Output each line of the material exactly as it stands.

Given material:

----------------------------------------

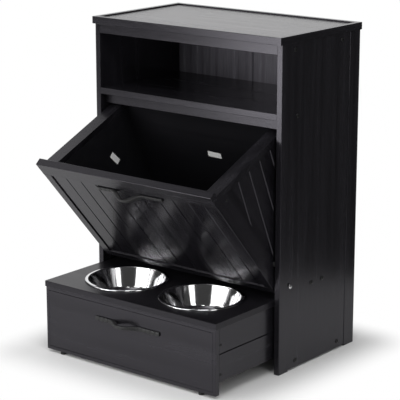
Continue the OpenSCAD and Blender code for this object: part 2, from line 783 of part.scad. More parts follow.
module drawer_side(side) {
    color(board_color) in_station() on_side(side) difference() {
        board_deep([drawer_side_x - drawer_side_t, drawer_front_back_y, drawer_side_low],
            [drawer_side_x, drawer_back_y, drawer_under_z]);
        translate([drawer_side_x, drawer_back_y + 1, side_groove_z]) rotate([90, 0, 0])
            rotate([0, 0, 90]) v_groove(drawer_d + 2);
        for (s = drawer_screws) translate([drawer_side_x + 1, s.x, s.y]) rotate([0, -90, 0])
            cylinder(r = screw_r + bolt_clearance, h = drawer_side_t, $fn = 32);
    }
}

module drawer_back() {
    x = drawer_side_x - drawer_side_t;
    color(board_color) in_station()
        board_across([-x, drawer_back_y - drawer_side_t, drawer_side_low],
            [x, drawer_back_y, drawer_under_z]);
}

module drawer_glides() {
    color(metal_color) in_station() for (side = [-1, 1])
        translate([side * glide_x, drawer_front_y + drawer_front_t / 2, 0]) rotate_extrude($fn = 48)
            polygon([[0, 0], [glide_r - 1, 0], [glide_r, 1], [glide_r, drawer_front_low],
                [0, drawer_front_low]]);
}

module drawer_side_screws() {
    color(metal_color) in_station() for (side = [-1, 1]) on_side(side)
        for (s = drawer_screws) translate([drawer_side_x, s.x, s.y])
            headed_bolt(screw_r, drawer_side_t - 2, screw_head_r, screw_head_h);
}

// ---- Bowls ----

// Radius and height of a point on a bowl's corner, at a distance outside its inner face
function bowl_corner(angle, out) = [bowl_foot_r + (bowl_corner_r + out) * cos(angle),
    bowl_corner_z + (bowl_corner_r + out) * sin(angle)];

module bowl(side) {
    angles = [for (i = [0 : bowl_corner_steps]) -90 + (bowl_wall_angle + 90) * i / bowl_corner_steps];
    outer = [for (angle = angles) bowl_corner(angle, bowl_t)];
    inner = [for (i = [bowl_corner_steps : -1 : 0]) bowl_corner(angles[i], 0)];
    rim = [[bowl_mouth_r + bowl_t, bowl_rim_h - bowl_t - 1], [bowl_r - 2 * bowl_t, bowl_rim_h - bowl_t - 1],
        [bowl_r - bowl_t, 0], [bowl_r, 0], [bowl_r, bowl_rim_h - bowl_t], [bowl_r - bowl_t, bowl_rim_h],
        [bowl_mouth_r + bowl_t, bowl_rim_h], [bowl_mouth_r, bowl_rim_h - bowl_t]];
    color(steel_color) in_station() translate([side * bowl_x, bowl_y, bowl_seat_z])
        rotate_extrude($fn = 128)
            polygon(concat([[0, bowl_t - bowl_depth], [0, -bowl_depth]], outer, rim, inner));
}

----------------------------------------

Problem solution:
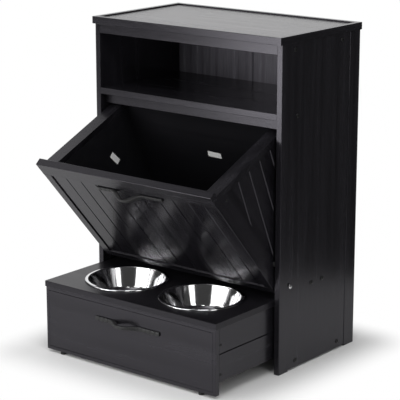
Continue the OpenSCAD and Blender code for this object: part 2, from line 783 of part.scad. More parts follow.
module drawer_side(side) {
    color(board_color) in_station() on_side(side) difference() {
        board_deep([drawer_side_x - drawer_side_t, drawer_front_back_y, drawer_side_low],
            [drawer_side_x, drawer_back_y, drawer_under_z]);
        translate([drawer_side_x, drawer_back_y + 1, side_groove_z]) rotate([90, 0, 0])
            rotate([0, 0, 90]) v_groove(drawer_d + 2);
        for (s = drawer_screws) translate([drawer_side_x + 1, s.x, s.y]) rotate([0, -90, 0])
            cylinder(r = screw_r + bolt_clearance, h = drawer_side_t, $fn = 32);
    }
}

module drawer_back() {
    x = drawer_side_x - drawer_side_t;
    color(board_color) in_station()
        board_across([-x, drawer_back_y - drawer_side_t, drawer_side_low],
            [x, drawer_back_y, drawer_under_z]);
}

module drawer_glides() {
    color(metal_color) in_station() for (side = [-1, 1])
        translate([side * glide_x, drawer_front_y + drawer_front_t / 2, 0]) rotate_extrude($fn = 48)
            polygon([[0, 0], [glide_r - 1, 0], [glide_r, 1], [glide_r, drawer_front_low],
                [0, drawer_front_low]]);
}

module drawer_side_screws() {
    color(metal_color) in_station() for (side = [-1, 1]) on_side(side)
        for (s = drawer_screws) translate([drawer_side_x, s.x, s.y])
            headed_bolt(screw_r, drawer_side_t - 2, screw_head_r, screw_head_h);
}

// ---- Bowls ----

// Radius and height of a point on a bowl's corner, at a distance outside its inner face
function bowl_corner(angle, out) = [bowl_foot_r + (bowl_corner_r + out) * cos(angle),
    bowl_corner_z + (bowl_corner_r + out) * sin(angle)];

module bowl(side) {
    angles = [for (i = [0 : bowl_corner_steps]) -90 + (bowl_wall_angle + 90) * i / bowl_corner_steps];
    outer = [for (angle = angles) bowl_corner(angle, bowl_t)];
    inner = [for (i = [bowl_corner_steps : -1 : 0]) bowl_corner(angles[i], 0)];
    rim = [[bowl_mouth_r + bowl_t, bowl_rim_h - bowl_t - 1], [bowl_r - 2 * bowl_t, bowl_rim_h - bowl_t - 1],
        [bowl_r - bowl_t, 0], [bowl_r, 0], [bowl_r, bowl_rim_h - bowl_t], [bowl_r - bowl_t, bowl_rim_h],
        [bowl_mouth_r + bowl_t, bowl_rim_h], [bowl_mouth_r, bowl_rim_h - bowl_t]];
    color(steel_color) in_station() translate([side * bowl_x, bowl_y, bowl_seat_z])
        rotate_extrude($fn = 128)
            polygon(concat([[0, bowl_t - bowl_depth], [0, -bowl_depth]], outer, rim, inner));
}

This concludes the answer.